Quicklook: Romans 8:26–39
Anyone who has experienced the adoption process knows that it is not a quick or easy undertaking. Prospective parents must be willing to complete piles of paperwork and submit to a thorough scrutiny of their lives to even begin the process of adopting a child.
The Spirit you received does not make you slaves, so that you live in fear again; rather, the Spirit you received brought about your adoption to sonship. And by him we cry, “Abba, Father” (Romans 8:15).
Paul’s Roman audience would have grasped the enormity of this concept. Romans viewed the father of a family as the absolute ruler, and any children “belonged” to him. Anyone wishing to adopt someone else’s child had to follow strict legal and cultural protocol, including a symbolic ceremony of breaking ties with the birth father and establishing new ties with the adoptive father. Because of Jesus’ sacrifice, believers are legally and fully adopted into God’s family with all its rights and responsibilities.
Prayer Suggestion: God, help me grasp the far-reaching implications of my adoption into Your family.
Quicklook: Romans 8:12–17
In Biblical days, a person’s name carried great weight. Children’s names might have portrayed the enormous hope that a family had for their child. Or, a child’s name might reflect despair, anger, or political commentary. Regardless, it was expected that the child would grow up to “become” his or her name.

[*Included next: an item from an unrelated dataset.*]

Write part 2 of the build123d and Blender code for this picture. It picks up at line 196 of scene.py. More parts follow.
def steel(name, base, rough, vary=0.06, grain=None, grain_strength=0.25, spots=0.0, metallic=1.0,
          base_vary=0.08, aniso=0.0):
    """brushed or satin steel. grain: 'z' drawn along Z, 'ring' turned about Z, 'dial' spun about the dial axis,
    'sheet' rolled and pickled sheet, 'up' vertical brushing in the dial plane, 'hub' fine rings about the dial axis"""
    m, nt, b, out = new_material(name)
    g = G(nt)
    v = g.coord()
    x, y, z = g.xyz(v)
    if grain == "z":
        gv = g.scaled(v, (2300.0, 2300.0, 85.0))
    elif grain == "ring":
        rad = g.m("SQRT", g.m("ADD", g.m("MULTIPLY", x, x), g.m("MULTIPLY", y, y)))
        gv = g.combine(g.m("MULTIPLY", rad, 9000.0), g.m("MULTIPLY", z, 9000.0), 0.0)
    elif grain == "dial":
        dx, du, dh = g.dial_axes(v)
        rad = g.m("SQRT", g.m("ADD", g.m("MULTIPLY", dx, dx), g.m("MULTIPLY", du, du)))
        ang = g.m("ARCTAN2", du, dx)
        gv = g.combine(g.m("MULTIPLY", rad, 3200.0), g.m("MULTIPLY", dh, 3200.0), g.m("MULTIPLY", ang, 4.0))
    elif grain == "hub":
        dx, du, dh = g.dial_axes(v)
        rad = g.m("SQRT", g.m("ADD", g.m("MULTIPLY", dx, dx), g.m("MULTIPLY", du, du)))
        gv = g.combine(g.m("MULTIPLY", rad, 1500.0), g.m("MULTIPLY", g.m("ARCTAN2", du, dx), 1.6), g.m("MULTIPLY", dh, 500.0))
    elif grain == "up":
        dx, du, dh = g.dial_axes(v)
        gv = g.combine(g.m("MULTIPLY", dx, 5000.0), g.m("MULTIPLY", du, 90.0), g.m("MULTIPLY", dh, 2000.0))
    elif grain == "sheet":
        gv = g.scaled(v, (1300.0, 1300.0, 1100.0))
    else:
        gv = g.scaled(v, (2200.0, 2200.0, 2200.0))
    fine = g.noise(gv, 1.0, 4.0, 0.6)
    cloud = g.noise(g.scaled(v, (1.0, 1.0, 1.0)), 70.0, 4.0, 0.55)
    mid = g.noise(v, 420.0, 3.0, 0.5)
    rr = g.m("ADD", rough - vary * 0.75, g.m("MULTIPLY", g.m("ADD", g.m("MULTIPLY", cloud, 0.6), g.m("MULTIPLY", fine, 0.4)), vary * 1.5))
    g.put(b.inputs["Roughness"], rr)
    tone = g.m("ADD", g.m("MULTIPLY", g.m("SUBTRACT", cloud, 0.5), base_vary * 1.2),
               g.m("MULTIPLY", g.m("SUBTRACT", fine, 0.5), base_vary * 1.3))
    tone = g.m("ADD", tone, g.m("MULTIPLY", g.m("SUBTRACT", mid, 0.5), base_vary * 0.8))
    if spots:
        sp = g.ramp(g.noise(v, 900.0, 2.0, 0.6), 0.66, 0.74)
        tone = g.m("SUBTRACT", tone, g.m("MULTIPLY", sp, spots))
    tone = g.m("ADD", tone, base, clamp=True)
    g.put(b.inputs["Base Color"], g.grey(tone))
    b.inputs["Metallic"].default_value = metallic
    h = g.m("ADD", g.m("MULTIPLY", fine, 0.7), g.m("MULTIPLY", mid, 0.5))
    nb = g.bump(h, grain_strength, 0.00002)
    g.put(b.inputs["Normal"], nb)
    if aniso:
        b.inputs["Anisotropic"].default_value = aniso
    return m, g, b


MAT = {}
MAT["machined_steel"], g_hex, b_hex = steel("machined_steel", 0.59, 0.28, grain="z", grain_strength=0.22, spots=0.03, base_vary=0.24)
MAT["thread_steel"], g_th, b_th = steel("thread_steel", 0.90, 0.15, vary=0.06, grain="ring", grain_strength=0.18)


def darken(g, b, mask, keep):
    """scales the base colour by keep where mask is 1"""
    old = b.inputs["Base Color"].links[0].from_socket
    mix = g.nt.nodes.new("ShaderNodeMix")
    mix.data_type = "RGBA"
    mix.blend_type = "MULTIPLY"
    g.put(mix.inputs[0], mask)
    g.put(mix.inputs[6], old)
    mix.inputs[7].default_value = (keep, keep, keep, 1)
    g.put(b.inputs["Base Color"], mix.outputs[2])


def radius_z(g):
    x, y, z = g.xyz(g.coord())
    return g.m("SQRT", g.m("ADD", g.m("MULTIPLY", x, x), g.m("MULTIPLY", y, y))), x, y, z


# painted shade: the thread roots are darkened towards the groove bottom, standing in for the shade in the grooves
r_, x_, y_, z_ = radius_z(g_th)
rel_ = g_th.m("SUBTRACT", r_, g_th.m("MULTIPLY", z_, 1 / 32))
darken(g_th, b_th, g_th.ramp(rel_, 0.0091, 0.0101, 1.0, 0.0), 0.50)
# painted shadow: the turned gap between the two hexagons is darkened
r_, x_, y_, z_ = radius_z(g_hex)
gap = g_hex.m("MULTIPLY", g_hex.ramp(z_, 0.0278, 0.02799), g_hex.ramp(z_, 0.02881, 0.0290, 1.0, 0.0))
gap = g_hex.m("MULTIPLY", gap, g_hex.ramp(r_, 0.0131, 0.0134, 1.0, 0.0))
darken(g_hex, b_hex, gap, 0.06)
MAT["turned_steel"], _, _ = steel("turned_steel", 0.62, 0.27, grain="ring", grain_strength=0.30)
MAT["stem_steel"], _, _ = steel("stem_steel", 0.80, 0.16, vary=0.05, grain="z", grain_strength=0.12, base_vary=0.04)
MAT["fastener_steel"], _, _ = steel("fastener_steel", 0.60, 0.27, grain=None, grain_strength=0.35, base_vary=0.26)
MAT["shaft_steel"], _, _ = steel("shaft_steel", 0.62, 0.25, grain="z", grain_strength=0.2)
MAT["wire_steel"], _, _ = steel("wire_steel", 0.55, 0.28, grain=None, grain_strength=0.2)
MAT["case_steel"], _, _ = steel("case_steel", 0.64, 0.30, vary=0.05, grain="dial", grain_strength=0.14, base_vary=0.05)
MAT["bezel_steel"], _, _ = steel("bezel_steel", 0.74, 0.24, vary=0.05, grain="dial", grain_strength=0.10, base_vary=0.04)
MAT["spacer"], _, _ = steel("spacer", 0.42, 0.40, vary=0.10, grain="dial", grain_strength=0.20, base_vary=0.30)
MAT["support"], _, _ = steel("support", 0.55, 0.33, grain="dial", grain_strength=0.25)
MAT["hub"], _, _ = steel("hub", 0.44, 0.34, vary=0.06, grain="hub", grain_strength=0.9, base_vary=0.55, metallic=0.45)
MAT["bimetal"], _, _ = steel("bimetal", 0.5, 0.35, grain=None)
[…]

The Israelites understood this and understood the importance of God’s name. God revealed Himself by using various names for Himself like “Deliverer,” “Healer,” or “Provider.”
But you, Sovereign Lord, help me for your name’s sake; out of the goodness of your love, deliver me (Psalm 109:21).
David was asking God to be true to His name; to demonstrate to others that He was who He said He was and that He would accomplish what He said He would do. David acknowledged God’s sovereignty while still appealing to God’s honor and goodness.
Thought for Today: God’s name is glorified when His work is revealed in our lives.